→ Written exercise
Keep only the lines from the top of the listing through the one with "RIM_TILT = math.radians(2.1)", and reproduce them unaltered.

********************

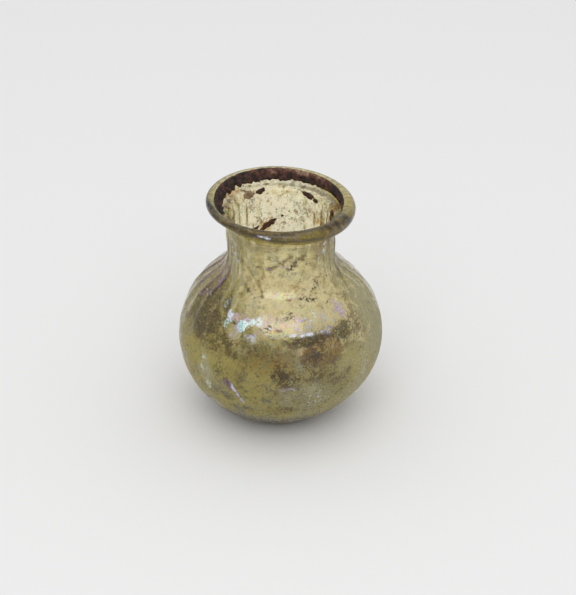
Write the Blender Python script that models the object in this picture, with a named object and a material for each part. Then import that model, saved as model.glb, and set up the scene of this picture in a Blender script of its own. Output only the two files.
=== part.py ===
"""A small globular flask of blown glass, with a ribbed neck and a rolled rim. Metres, +Z up.

The flask stands on Z = 0 with its axis on Z. +X is to the viewer's right and -Y is the front.
Azimuths are measured from +X, so that 180 degrees is the left and 270 degrees the front.
"""

import math

import bmesh
import bpy

# Body, an ellipse in section that is cut level where the flask stands
BODY_RADIUS = 0.0310
BODY_HALF_HEIGHT = 0.0277
RESTING_RADIUS = 0.0120
RESTING_WIDTH = 0.0012
KICK_HEIGHT = 0.0018
KICK_RING = 0.45  # share of the resting radius
BASE_SHIFT = 0.0010
BASE_FLAT = 0.0015
BASE_FLAT_AZIMUTH = math.radians(325.0)

# Shoulder and neck
NECK_RADIUS = 0.0160
SHOULDER_FILLET = 0.0090
NECK_LENGTH = 0.0154

# Flared mouth and rolled rim
RIM_OVERHANG = 0.0060
FLARE_RADIUS = 0.0055
FLARE_DROP = 0.0026
ROLL_RADIUS = 0.00145
ROLL_SWELL = 0.0008
ROLL_SWELL_AZIMUTH = math.radians(315.0)
ROLL_PINCH = 0.00055
ROLL_PINCH_AZIMUTH = math.radians(228.0)
ROLL_PINCH_SHARPNESS = 6.0
ROLL_SEAT = 0.0002
ROLL_START = math.radians(-100.0)
ROLL_END = math.radians(150.0)
RIM_TILT = math.radians(2.1)

# Glass thickness, and the ledge inside the mouth where the fold of the rim ends
WALL = 0.0010
BASE_WALL = 0.0024
HEEL_RISE = 0.0003
HEEL_SHARE = 0.8
FOLD_WALL = 0.0015
LEDGE_DEPTH = 0.0026
LEDGE_DIP = 0.0004

# Ribs pressed into neck and shoulder, which fade out towards the widest part of the body
RIB_COUNT = 28
RIB_DEPTH = 0.0005
RIB_FOOT = 0.0020
RIB_FADE = 0.0160
COLUMNS_PER_RIB = 4

# Steps along each stretch of the section
BELOW_STEPS = 6
ABOVE_STEPS = 4
FILLET_STEPS = 4
FLARE_STEPS = 2
ROLL_STEPS = 6
INNER_BELOW_STEPS = 4
INNER_ABOVE_STEPS = 3
INNER_FILLET_STEPS = 3

GLASS_COLOUR = (0.46, 0.44, 0.20, 1.0)
GLASS_ROUGHNESS = 0.12
GLASS_TRANSMISSION = 0.8
SMOOTH_BELOW = math.radians(50.0)
WELD = 1e-6


def spread(start, end, steps):
    """steps + 1 even values from start to end."""
    return [start + (end - start) * i / steps for i in range(steps + 1)]


def smooth_step(value, low, high):
    """0 below low, 1 above high and a smooth ramp between them."""
    share = min(max((value - low) / (high - low), 0.0), 1.0)
    return share * share * (3.0 - 2.0 * share)


def bump(azimuth, centre, sharpness=1.0):
    """1 at the centre azimuth, falling smoothly to 0 on the far side."""
    return (0.5 + 0.5 * math.cos(azimuth - centre)) ** sharpness


def body_point(angle, inset=0.0):
    """A point of the body's section about the body's centre, set in by inset along the normal."""
    across, up = math.cos(angle), math.sin(angle)
    normal_across, normal_up = across / BODY_RADIUS, up / BODY_HALF_HEIGHT
    length = math.hypot(normal_across, normal_up)
    radius = BODY_RADIUS * across - inset * normal_across / length
    height = BODY_HALF_HEIGHT * up - inset * normal_up / length
    return radius, height


def shoulder_angle():
    """Where on the body's section the shoulder fillet leaves it, so that it ends upright at the neck."""
    low, high = 0.0, math.pi / 2
    for _ in range(60):
        middle = (low + high) / 2
        if body_point(middle, -SHOULDER_FILLET)[0] > NECK_RADIUS + SHOULDER_FILLET:
            low = middle
        else:
            high = middle
    return low


BODY_CENTRE = BODY_HALF_HEIGHT * math.sqrt(1.0 - (RESTING_RADIUS / BODY_RADIUS) ** 2)
SHOULDER_ANGLE = shoulder_angle()
FILLET_RADIUS_AT, FILLET_HEIGHT = body_point(SHOULDER_ANGLE, -SHOULDER_FILLET)
NECK_FOOT = BODY_CENTRE + FILLET_HEIGHT
RIM_HEIGHT = NECK_FOOT + NECK_LENGTH
RIM_RADIUS = NECK_RADIUS + RIM_OVERHANG
FLARE_REACH = RIM_OVERHANG - 2 * ROLL_RADIUS - ROLL_SEAT
FLARE_SWEEP = math.acos(1.0 - FLARE_REACH / FLARE_RADIUS)
FLARE_RISE = FLARE_RADIUS * math.sin(FLARE_SWEEP)
FLARE_FOOT = RIM_HEIGHT - FLARE_DROP - FLARE_RISE
NECK_BORE = NECK_RADIUS - WALL
LEDGE_HEIGHT = RIM_HEIGHT - LEDGE_DEPTH
COLUMNS = RIB_COUNT * COLUMNS_PER_RIB


def body_arc(first_angle, below, above, inset):
    """The body's section from first_angle up to the shoulder, with steps below and above the widest part."""
    angles = spread(first_angle, 0.0, below) + spread(0.0, SHOULDER_ANGLE, above)[1:]
    return [(r, BODY_CENTRE + h) for r, h in (body_point(a, inset) for a in angles)]


def fillet_arc(steps, inset):
    """The hollow curve from the shoulder up to the upright neck."""
    contact = body_point(SHOULDER_ANGLE)
    start = math.atan2(contact[1] - FILLET_HEIGHT, contact[0] - FILLET_RADIUS_AT)
    end = -math.pi
    radius = SHOULDER_FILLET + inset
    angles = spread(start, end, steps)[1:]
    return [(FILLET_RADIUS_AT + radius * math.cos(a), NECK_FOOT + radius * math.sin(a)) for a in angles]


def flare_radius_at(height):
    """The outside of the flared mouth, an arc that starts upright at the neck."""
    rise = min(max(height - FLARE_FOOT, 0.0), FLARE_RISE)
    return NECK_RADIUS + FLARE_RADIUS - math.sqrt(FLARE_RADIUS**2 - rise**2)


def roll_radius(azimuth):
    """The rim's roll is thick at the front right and almost unrolled at the front left."""
    thick = ROLL_SWELL * bump(azimuth, ROLL_SWELL_AZIMUTH)
    thin = ROLL_PINCH * bump(azimuth, ROLL_PINCH_AZIMUTH, ROLL_PINCH_SHARPNESS)
    return ROLL_RADIUS + thick - thin


def kick_curve(shares, floor_height):
    """The hollow under the base, at these shares of the resting radius."""
    return [(s * RESTING_RADIUS, floor_height + KICK_HEIGHT * math.cos(s * math.pi / 2) ** 2) for s in shares]


def outer_section(azimuth):
    """Radius and height up the outside, from the middle of the base to the inner edge of the rim."""
    kick = kick_curve([0.0, KICK_RING], 0.0)
    rest = [(RESTING_RADIUS - RESTING_WIDTH, 0.0), (RESTING_RADIUS, 0.0)]
    first_angle = -math.acos(RESTING_RADIUS / BODY_RADIUS)
    body = body_arc(first_angle, BELOW_STEPS, ABOVE_STEPS, 0.0)[1:]
    fillet = fillet_arc(FILLET_STEPS, 0.0)
    flare = [(flare_radius_at(h), h) for h in spread(FLARE_FOOT, FLARE_FOOT + FLARE_RISE, FLARE_STEPS)]
    roll = roll_radius(azimuth)
    roll_height = RIM_HEIGHT + ROLL_RADIUS - roll
    roll_angles = spread(ROLL_START, ROLL_END, ROLL_STEPS)
    rim = [(RIM_RADIUS - roll + roll * math.cos(a), roll_height + roll * math.sin(a)) for a in roll_angles]
    return kick + rest + body + fillet + flare + rim


def inner_section():
    """Radius and height down the inside, from the ledge in the mouth to the middle of the floor."""
    ledge_radius = flare_radius_at(LEDGE_HEIGHT) - FOLD_WALL
    ledge_lip = (ledge_radius - NECK_BORE) / 3
    ledge = [
        (ledge_radius, LEDGE_HEIGHT),
        (NECK_BORE + ledge_lip, LEDGE_HEIGHT - LEDGE_DIP),
        (NECK_BORE, LEDGE_HEIGHT - LEDGE_DIP - ledge_lip),
    ]
    first_angle = -math.asin((BODY_CENTRE - BASE_WALL - HEEL_RISE) / (BODY_HALF_HEIGHT - WALL))
    heel_up = body_arc(first_angle, INNER_BELOW_STEPS, INNER_ABOVE_STEPS, WALL)
    heel_up += fillet_arc(INNER_FILLET_STEPS, WALL)
    floor = [(HEEL_SHARE * heel_up[0][0], BASE_WALL)] + kick_curve([KICK_RING, 0.0], BASE_WALL)
    return ledge + heel_up[::-1] + floor


def section(azimuth):
    """The whole section through the glass at one azimuth, with its share of the ribs."""
    points = outer_section(azimuth) + inner_section()
    wave = math.cos(RIB_COUNT * azimuth)
    ribbed = []
    for radius, height in points:
        rise = smooth_step(height, BODY_CENTRE + RIB_FOOT, BODY_CENTRE + RIB_FOOT + RIB_FADE)
        fall = smooth_step(height, FLARE_FOOT, LEDGE_HEIGHT)
        ribbed.append((radius + RIB_DEPTH / 2 * wave * rise * (1.0 - fall), height))
    return ribbed


def placed(radius, height, azimuth):
    """A point of the flask: the base sags to the left and is flatter at the right, where the rim dips."""
    depth = max(BODY_CENTRE - height, 0.0) / BODY_CENTRE
    slim = BASE_FLAT * bump(azimuth, BASE_FLAT_AZIMUTH) * math.sin(depth * math.pi / 2) ** 2
    radius -= slim * radius / BODY_RADIUS
    x = radius * math.cos(azimuth) - BASE_SHIFT * depth**2
    y = radius * math.sin(azimuth)
    tilt = math.tan(RIM_TILT) * smooth_step(height, NECK_FOOT, FLARE_FOOT)
    return x, y, height - x * tilt


def glass_material():
    """Aged yellow-green glass."""
    material = bpy.data.materials.new("weathered yellow-green glass")
    material.use_nodes = True
    shader = material.node_tree.nodes["Principled BSDF"]
    shader.inputs["Base Color"].default_value = GLASS_COLOUR
    shader.inputs["Metallic"].default_value = 0.0
    shader.inputs["Roughness"].default_value = GLASS_ROUGHNESS
    shader.inputs["Transmission Weight"].default_value = GLASS_TRANSMISSION
    return material


def make_flask():
    """Turns the section about the axis, then gives each column of points the section of its own azimuth."""
    bm = bmesh.new()
    place_in_section = bm.verts.layers.int.new("place in section")
    chain = []
    for i, (radius, height) in enumerate(section(0.0)):
        vert = bm.verts.new((radius, 0.0, height))
        vert[place_in_section] = i
        chain.append(vert)
    edges = [bm.edges.new(pair) for pair in zip(chain, chain[1:])]
    bmesh.ops.spin(
        bm,
        geom=chain + edges,
        cent=(0.0, 0.0, 0.0),
        axis=(0.0, 0.0, 1.0),
        angle=2 * math.pi,
        steps=COLUMNS,
        use_merge=True,
    )
    bmesh.ops.remove_doubles(bm, verts=bm.verts, dist=WELD)
    azimuths = [2 * math.pi * column / COLUMNS for column in range(COLUMNS)]
    sections = [section(azimuth) for azimuth in azimuths]
    for vert in bm.verts:
        column = round(math.atan2(vert.co.y, vert.co.x) / (2 * math.pi) * COLUMNS) % COLUMNS
        radius, height = sections[column][vert[place_in_section]]
        vert.co = placed(radius, height, azimuths[column])
    bmesh.ops.recalc_face_normals(bm, faces=bm.faces)
    mesh = bpy.data.meshes.new("flask")
    bm.to_mesh(mesh)
    bm.free()
    mesh.shade_smooth()
    mesh.set_sharp_from_angle(angle=SMOOTH_BELOW)
    mesh.materials.append(glass_material())
    flask = bpy.data.objects.new("flask", mesh)
    bpy.context.scene.collection.objects.link(flask)
    return flask


def main():
    for old in list(bpy.data.objects):
        bpy.data.objects.remove(old)
    make_flask()


if __name__ == "__main__":
    main()
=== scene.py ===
"""Looks of a small ancient flask of blown glass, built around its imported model. Metres, +Z up.

The glass is made again with finer steps, its ribs, tool marks, pits and pontil scar, and it stands
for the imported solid. The crust in the mouth and the dried clots in the neck are pieces of their own.
Azimuths are measured from +X, so that 180 degrees is the left and 270 degrees the front.
"""

import math
from functools import partial

import bmesh
import bpy
from bpy.props import FloatProperty, FloatVectorProperty, IntProperty, PointerProperty
from mathutils import Matrix, Vector, geometry, noise


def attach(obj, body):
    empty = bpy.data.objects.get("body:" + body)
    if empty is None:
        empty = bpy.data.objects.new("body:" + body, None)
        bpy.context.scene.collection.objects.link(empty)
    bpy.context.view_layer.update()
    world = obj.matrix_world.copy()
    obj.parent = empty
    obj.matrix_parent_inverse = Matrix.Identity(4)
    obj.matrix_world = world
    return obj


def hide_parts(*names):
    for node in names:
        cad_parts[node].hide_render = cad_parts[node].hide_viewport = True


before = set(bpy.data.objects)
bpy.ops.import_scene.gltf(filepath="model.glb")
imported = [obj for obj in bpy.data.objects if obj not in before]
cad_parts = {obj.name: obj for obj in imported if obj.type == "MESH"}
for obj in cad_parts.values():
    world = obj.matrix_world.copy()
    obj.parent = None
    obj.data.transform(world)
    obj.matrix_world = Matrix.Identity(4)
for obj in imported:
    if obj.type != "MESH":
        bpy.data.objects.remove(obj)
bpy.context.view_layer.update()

bl_info = {
    "name": "Weathered Glass Flask",
    "version": (1, 0, 0),
    "blender": (4, 5, 0),
    "location": "3D View > Sidebar > Flask",
    "description": "Builds a small ancient flask of weathered yellow-green glass",
    "category": "Add Mesh",
}

MM = 0.001
TURN = 2 * math.pi
BODY = "root"
NODE = "flask"
WELD = 1e-6
FRONT = math.radians(275.0)  # the middle of the side that the photo shows
BACK = math.radians(90.0)


def length(name, description, default):
    """A size in metres that a user can change."""
    return FloatProperty(
        name=name, description=description, default=default, precision=5, subtype="DISTANCE", unit="LENGTH"
    )


def angle(name, description, degrees):
    """An angle that a user can change."""
    return FloatProperty(name=name, description=description, default=math.radians(degrees), subtype="ANGLE")


def share(name, description, default, soft_max=1.0):
    """A plain number that a user can change."""
    return FloatProperty(name=name, description=description, default=default, min=0.0, soft_max=soft_max)


def linear(code):
    """sRGB hex to the linear colour that shaders take."""
    channels = [int(code[i : i + 2], 16) / 255 for i in (1, 3, 5)]
    return tuple(c / 12.92 if c <= 0.04045 else ((c + 0.055) / 1.055) ** 2.4 for c in channels) + (1.0,)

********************

→ Solution
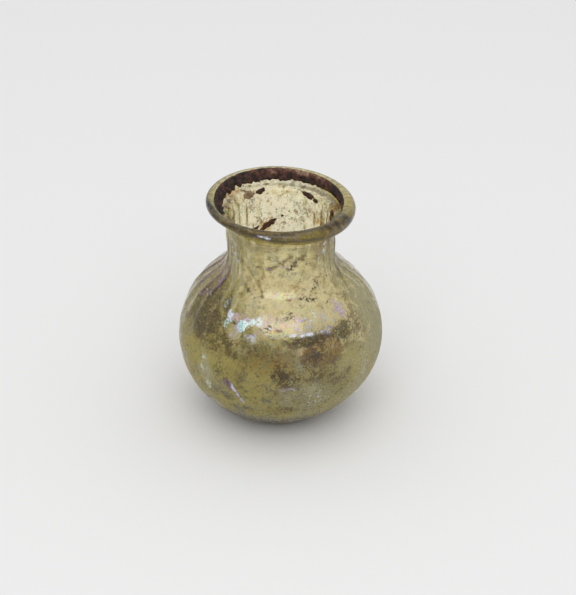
Write the Blender Python script that models the object in this picture, with a named object and a material for each part. Then import that model, saved as model.glb, and set up the scene of this picture in a Blender script of its own. Output only the two files.
=== part.py ===
"""A small globular flask of blown glass, with a ribbed neck and a rolled rim. Metres, +Z up.

The flask stands on Z = 0 with its axis on Z. +X is to the viewer's right and -Y is the front.
Azimuths are measured from +X, so that 180 degrees is the left and 270 degrees the front.
"""

import math

import bmesh
import bpy

# Body, an ellipse in section that is cut level where the flask stands
BODY_RADIUS = 0.0310
BODY_HALF_HEIGHT = 0.0277
RESTING_RADIUS = 0.0120
RESTING_WIDTH = 0.0012
KICK_HEIGHT = 0.0018
KICK_RING = 0.45  # share of the resting radius
BASE_SHIFT = 0.0010
BASE_FLAT = 0.0015
BASE_FLAT_AZIMUTH = math.radians(325.0)

# Shoulder and neck
NECK_RADIUS = 0.0160
SHOULDER_FILLET = 0.0090
NECK_LENGTH = 0.0154

# Flared mouth and rolled rim
RIM_OVERHANG = 0.0060
FLARE_RADIUS = 0.0055
FLARE_DROP = 0.0026
ROLL_RADIUS = 0.00145
ROLL_SWELL = 0.0008
ROLL_SWELL_AZIMUTH = math.radians(315.0)
ROLL_PINCH = 0.00055
ROLL_PINCH_AZIMUTH = math.radians(228.0)
ROLL_PINCH_SHARPNESS = 6.0
ROLL_SEAT = 0.0002
ROLL_START = math.radians(-100.0)
ROLL_END = math.radians(150.0)
RIM_TILT = math.radians(2.1)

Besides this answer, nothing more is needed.